Task prompt:
From the entries below, reproduce exactly the line containing "# dents pressed into the ring by the tabs", the line containing "bpy.data.objects.remove(obj)", and every line in between, with nothing added.

Data shown:
::::

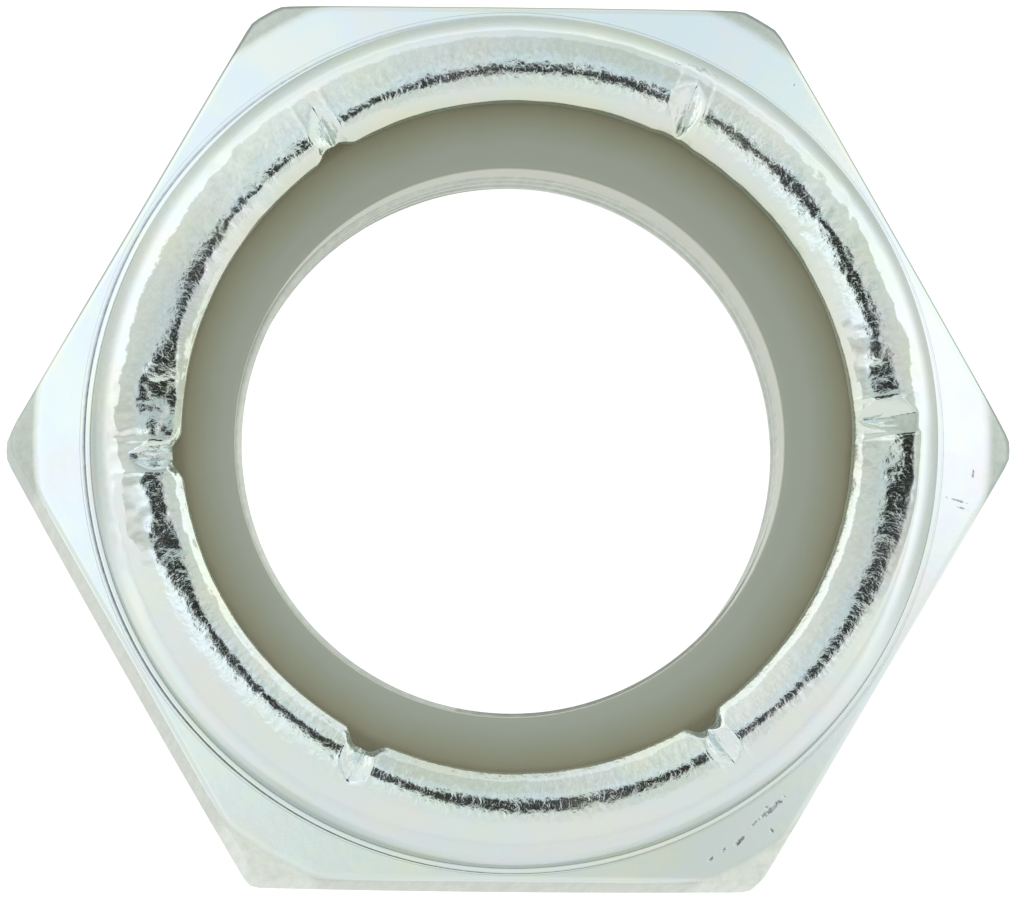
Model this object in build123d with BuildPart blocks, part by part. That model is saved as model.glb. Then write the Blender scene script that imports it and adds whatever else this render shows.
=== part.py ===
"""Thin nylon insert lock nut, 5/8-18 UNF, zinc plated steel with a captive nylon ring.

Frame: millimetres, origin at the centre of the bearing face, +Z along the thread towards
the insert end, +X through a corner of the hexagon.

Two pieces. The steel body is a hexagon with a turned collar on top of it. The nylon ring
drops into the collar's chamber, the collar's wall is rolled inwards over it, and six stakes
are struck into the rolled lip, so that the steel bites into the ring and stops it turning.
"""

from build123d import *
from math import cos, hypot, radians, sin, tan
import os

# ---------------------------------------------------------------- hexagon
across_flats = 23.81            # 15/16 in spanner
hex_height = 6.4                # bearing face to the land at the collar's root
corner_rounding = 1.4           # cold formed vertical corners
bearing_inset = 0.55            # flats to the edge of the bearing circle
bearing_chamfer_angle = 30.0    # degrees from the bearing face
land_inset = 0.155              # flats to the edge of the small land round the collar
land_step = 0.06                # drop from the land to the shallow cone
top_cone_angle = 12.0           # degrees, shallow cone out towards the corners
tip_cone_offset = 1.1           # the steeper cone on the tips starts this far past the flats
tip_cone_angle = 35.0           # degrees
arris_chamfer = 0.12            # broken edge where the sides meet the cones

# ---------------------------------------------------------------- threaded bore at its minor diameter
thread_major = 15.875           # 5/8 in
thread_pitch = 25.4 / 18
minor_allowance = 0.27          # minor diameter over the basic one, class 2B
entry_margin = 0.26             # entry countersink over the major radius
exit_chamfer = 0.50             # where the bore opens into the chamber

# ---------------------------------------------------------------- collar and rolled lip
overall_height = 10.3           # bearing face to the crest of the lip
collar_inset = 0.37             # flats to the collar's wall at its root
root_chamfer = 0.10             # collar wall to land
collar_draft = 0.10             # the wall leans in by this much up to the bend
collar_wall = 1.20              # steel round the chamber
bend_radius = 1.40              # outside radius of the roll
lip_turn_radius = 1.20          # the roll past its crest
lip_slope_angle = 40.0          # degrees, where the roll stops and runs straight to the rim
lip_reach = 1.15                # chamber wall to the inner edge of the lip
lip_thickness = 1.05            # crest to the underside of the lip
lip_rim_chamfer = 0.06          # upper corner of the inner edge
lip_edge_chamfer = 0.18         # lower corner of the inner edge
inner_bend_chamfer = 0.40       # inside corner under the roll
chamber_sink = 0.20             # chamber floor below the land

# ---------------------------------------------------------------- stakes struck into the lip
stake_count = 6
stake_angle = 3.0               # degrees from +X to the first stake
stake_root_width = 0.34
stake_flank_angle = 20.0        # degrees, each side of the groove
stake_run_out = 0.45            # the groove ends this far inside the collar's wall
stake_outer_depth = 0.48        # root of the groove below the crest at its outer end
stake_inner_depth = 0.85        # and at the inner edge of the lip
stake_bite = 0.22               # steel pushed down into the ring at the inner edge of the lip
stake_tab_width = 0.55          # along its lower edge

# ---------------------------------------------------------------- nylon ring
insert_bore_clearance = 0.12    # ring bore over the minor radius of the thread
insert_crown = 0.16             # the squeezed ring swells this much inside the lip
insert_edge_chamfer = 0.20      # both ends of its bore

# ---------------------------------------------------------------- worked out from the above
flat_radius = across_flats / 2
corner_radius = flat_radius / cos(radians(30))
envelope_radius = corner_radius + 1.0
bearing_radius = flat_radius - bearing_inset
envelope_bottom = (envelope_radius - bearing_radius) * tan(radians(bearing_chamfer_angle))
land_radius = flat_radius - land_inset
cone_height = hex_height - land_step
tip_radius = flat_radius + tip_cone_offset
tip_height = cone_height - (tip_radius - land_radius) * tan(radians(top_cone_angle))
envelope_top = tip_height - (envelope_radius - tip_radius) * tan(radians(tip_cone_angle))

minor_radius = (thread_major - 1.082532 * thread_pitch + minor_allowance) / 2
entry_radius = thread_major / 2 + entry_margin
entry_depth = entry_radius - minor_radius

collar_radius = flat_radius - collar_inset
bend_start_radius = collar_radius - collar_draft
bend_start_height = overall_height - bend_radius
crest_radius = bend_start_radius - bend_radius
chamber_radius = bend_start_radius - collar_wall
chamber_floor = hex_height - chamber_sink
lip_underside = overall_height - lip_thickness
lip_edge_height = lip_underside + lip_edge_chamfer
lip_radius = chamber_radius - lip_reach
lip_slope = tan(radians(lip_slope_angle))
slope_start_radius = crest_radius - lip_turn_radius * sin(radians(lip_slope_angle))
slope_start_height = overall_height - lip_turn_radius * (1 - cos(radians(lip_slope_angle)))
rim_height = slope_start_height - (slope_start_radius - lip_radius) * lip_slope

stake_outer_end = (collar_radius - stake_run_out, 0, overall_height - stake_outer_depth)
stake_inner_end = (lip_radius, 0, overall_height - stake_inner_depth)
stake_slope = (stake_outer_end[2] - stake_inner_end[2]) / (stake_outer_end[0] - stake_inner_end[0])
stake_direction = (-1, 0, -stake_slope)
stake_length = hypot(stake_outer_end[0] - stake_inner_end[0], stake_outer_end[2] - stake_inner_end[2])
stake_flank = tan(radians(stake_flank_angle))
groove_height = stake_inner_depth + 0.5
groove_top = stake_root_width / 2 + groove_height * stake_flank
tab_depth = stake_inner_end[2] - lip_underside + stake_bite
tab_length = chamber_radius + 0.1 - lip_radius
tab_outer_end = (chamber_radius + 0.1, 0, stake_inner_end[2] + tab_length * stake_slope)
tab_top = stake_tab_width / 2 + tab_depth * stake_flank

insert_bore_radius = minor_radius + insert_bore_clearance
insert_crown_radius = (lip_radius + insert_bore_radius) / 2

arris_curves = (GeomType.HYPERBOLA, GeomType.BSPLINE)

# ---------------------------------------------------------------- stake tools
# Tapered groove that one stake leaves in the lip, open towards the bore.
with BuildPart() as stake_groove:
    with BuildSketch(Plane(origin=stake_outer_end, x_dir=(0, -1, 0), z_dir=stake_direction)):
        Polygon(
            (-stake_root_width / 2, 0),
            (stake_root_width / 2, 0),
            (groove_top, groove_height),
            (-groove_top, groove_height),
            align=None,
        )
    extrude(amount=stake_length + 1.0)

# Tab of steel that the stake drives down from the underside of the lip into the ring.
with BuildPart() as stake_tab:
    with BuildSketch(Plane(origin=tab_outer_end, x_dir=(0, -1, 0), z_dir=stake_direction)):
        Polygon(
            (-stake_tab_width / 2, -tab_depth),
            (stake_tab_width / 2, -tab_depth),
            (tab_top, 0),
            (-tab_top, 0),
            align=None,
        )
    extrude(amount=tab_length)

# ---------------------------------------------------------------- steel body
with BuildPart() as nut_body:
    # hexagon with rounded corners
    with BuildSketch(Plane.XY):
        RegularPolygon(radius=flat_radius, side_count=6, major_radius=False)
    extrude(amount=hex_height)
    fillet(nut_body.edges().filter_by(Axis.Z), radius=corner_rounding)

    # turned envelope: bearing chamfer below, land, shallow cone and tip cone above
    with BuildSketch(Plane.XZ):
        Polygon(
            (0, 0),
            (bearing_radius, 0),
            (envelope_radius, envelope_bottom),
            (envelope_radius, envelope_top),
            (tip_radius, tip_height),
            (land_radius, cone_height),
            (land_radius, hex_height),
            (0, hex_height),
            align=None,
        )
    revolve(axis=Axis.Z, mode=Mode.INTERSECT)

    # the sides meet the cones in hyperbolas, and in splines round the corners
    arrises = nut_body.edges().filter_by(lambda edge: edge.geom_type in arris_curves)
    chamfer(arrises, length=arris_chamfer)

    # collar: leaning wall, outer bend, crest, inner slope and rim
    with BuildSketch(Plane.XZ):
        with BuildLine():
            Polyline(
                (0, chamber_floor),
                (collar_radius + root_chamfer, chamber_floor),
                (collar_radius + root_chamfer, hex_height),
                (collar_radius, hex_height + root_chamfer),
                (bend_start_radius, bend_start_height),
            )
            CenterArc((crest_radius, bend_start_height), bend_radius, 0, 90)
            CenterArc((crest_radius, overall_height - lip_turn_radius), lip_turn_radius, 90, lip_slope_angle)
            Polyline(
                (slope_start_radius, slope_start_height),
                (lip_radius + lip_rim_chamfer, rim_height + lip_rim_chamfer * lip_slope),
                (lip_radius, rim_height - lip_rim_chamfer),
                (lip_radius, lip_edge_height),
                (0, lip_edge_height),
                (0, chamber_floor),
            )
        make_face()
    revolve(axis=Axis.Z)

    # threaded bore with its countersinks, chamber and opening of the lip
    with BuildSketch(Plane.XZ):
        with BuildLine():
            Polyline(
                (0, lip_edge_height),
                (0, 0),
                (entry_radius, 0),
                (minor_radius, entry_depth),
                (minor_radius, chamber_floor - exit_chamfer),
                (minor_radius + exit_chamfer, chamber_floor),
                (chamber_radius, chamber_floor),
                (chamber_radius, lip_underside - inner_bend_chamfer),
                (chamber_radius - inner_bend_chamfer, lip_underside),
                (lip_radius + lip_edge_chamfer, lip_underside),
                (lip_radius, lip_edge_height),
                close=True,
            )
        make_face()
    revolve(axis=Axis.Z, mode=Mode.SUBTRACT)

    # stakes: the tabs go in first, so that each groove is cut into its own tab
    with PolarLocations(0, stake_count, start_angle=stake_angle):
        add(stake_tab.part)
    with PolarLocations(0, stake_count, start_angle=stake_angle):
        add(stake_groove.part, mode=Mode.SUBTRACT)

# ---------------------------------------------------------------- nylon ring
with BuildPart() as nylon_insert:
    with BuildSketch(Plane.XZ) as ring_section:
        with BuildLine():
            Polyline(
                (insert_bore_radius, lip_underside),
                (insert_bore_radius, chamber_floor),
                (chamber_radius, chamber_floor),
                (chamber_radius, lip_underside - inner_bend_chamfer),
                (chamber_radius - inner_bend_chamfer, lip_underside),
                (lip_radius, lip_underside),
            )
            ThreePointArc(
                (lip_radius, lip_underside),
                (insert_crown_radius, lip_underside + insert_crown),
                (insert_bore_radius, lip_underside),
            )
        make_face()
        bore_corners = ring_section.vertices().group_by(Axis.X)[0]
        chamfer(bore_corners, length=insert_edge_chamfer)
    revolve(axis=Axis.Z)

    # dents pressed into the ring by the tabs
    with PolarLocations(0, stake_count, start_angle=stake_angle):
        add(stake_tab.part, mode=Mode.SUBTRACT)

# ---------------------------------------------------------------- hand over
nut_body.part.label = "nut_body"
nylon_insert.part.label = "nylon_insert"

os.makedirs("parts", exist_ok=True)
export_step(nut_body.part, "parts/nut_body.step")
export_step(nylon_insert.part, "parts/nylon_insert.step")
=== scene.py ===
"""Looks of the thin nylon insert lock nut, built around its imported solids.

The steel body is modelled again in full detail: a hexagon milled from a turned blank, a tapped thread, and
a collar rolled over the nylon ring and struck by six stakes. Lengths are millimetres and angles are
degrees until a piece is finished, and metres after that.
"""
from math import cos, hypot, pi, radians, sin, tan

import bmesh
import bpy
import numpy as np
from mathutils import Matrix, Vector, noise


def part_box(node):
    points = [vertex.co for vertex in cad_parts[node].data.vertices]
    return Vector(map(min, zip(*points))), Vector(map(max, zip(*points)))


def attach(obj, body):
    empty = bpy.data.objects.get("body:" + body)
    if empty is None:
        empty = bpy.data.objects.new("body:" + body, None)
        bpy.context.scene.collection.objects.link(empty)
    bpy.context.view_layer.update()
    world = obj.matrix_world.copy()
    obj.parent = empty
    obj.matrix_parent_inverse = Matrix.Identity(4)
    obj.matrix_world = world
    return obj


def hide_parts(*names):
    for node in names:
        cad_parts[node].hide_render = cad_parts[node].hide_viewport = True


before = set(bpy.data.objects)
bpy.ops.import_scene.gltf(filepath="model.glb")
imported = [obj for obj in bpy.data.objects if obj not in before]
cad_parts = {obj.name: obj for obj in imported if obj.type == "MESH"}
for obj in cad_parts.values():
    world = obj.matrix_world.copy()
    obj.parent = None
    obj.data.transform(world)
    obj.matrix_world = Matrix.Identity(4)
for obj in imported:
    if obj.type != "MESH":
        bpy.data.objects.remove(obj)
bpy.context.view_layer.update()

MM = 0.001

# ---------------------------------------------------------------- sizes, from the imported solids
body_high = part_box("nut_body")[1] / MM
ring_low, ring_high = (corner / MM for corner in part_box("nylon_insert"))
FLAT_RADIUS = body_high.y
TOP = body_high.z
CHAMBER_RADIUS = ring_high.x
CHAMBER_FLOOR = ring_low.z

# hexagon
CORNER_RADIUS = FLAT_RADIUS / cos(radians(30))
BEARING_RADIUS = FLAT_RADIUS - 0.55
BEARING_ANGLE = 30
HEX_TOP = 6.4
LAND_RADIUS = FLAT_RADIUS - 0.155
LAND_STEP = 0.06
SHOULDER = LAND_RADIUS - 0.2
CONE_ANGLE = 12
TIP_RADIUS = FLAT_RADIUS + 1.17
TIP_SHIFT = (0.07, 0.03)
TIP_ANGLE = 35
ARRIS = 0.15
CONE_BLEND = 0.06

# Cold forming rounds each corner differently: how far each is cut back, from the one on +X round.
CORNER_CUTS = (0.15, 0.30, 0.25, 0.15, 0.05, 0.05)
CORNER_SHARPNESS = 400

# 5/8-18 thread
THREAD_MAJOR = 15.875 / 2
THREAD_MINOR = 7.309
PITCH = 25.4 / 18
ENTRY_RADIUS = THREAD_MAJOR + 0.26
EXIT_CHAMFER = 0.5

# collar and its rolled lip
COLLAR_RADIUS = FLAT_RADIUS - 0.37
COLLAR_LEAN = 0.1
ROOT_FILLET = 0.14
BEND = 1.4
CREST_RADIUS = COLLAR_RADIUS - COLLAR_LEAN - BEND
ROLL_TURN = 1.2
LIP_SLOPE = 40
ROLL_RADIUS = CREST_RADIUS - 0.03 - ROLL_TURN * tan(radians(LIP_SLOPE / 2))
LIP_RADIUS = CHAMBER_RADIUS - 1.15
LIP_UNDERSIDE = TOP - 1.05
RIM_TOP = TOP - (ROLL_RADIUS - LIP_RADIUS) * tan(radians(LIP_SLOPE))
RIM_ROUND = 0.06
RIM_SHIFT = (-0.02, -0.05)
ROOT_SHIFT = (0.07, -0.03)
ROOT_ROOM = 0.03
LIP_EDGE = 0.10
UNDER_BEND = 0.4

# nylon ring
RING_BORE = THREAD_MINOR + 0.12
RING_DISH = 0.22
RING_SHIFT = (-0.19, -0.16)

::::

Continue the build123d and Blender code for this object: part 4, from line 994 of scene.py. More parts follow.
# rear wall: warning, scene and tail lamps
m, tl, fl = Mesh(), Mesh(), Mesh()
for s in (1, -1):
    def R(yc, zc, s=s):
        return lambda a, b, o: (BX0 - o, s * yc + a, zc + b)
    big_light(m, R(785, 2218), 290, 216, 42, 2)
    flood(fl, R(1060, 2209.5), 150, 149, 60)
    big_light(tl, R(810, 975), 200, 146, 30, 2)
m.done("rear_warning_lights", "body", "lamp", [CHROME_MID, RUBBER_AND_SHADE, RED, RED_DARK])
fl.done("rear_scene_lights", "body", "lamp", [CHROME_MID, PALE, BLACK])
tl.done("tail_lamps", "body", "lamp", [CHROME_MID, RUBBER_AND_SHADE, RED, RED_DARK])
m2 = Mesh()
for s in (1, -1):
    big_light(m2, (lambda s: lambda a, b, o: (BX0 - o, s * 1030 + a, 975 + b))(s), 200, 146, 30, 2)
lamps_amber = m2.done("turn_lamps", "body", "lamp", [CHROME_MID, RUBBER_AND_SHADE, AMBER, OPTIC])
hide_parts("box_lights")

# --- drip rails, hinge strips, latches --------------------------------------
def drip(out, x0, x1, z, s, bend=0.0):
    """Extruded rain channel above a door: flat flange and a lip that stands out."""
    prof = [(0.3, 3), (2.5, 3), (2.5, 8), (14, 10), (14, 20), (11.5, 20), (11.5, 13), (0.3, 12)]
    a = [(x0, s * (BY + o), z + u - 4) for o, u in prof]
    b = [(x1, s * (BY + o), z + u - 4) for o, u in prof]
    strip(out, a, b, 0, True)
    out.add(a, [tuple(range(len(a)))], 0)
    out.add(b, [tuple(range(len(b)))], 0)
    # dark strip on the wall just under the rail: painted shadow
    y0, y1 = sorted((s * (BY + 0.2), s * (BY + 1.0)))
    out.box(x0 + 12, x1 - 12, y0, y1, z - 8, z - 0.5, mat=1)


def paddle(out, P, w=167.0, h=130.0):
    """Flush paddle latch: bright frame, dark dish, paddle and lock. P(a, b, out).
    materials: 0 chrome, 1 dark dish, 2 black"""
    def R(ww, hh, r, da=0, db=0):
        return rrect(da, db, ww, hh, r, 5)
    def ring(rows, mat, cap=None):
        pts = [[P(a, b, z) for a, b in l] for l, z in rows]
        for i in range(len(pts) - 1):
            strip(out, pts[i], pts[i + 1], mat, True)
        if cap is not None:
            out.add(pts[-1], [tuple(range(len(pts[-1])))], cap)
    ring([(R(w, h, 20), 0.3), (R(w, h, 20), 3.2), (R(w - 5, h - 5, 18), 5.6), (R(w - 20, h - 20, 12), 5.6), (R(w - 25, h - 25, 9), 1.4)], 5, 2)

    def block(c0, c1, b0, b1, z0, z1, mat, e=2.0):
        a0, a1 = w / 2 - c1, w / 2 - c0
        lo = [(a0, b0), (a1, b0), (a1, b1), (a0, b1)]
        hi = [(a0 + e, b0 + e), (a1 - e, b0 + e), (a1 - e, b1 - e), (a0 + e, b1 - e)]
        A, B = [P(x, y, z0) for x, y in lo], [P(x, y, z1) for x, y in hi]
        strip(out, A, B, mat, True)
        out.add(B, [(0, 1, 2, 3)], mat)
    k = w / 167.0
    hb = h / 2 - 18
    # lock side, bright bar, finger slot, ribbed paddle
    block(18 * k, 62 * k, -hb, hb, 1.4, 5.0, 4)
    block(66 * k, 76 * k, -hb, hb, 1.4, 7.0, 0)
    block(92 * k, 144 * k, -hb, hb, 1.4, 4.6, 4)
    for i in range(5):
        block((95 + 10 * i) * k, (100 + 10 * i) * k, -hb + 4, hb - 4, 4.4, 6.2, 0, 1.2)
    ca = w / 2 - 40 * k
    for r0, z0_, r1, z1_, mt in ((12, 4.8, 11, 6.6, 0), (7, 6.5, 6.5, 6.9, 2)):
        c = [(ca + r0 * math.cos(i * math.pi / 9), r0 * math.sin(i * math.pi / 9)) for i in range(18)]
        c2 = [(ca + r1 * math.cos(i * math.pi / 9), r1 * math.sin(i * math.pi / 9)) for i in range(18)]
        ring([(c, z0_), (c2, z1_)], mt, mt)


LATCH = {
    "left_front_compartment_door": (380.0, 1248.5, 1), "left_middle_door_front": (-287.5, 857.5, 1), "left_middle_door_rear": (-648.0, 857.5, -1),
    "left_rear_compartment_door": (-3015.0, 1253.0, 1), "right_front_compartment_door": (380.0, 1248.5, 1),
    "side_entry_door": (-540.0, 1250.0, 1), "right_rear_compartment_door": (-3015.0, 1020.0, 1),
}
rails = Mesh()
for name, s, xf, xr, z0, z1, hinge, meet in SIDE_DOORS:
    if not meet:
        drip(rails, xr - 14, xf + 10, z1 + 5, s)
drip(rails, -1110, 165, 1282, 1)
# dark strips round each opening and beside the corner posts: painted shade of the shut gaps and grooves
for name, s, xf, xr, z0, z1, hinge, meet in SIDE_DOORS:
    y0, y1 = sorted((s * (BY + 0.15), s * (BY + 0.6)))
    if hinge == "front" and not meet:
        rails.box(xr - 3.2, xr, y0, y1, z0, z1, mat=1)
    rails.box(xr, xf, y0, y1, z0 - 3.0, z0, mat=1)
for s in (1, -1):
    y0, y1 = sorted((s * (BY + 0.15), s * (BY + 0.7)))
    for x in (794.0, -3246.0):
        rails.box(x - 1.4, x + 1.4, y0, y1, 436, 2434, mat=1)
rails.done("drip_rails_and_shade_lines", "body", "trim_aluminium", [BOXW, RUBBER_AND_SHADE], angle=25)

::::

Result of this exercise:
    # dents pressed into the ring by the tabs
    with PolarLocations(0, stake_count, start_angle=stake_angle):
        add(stake_tab.part, mode=Mode.SUBTRACT)

# ---------------------------------------------------------------- hand over
nut_body.part.label = "nut_body"
nylon_insert.part.label = "nylon_insert"

os.makedirs("parts", exist_ok=True)
export_step(nut_body.part, "parts/nut_body.step")
export_step(nylon_insert.part, "parts/nylon_insert.step")
=== scene.py ===
"""Looks of the thin nylon insert lock nut, built around its imported solids.

The steel body is modelled again in full detail: a hexagon milled from a turned blank, a tapped thread, and
a collar rolled over the nylon ring and struck by six stakes. Lengths are millimetres and angles are
degrees until a piece is finished, and metres after that.
"""
from math import cos, hypot, pi, radians, sin, tan

import bmesh
import bpy
import numpy as np
from mathutils import Matrix, Vector, noise


def part_box(node):
    points = [vertex.co for vertex in cad_parts[node].data.vertices]
    return Vector(map(min, zip(*points))), Vector(map(max, zip(*points)))


def attach(obj, body):
    empty = bpy.data.objects.get("body:" + body)
    if empty is None:
        empty = bpy.data.objects.new("body:" + body, None)
        bpy.context.scene.collection.objects.link(empty)
    bpy.context.view_layer.update()
    world = obj.matrix_world.copy()
    obj.parent = empty
    obj.matrix_parent_inverse = Matrix.Identity(4)
    obj.matrix_world = world
    return obj


def hide_parts(*names):
    for node in names:
        cad_parts[node].hide_render = cad_parts[node].hide_viewport = True


before = set(bpy.data.objects)
bpy.ops.import_scene.gltf(filepath="model.glb")
imported = [obj for obj in bpy.data.objects if obj not in before]
cad_parts = {obj.name: obj for obj in imported if obj.type == "MESH"}
for obj in cad_parts.values():
    world = obj.matrix_world.copy()
    obj.parent = None
    obj.data.transform(world)
    obj.matrix_world = Matrix.Identity(4)
for obj in imported:
    if obj.type != "MESH":
        bpy.data.objects.remove(obj)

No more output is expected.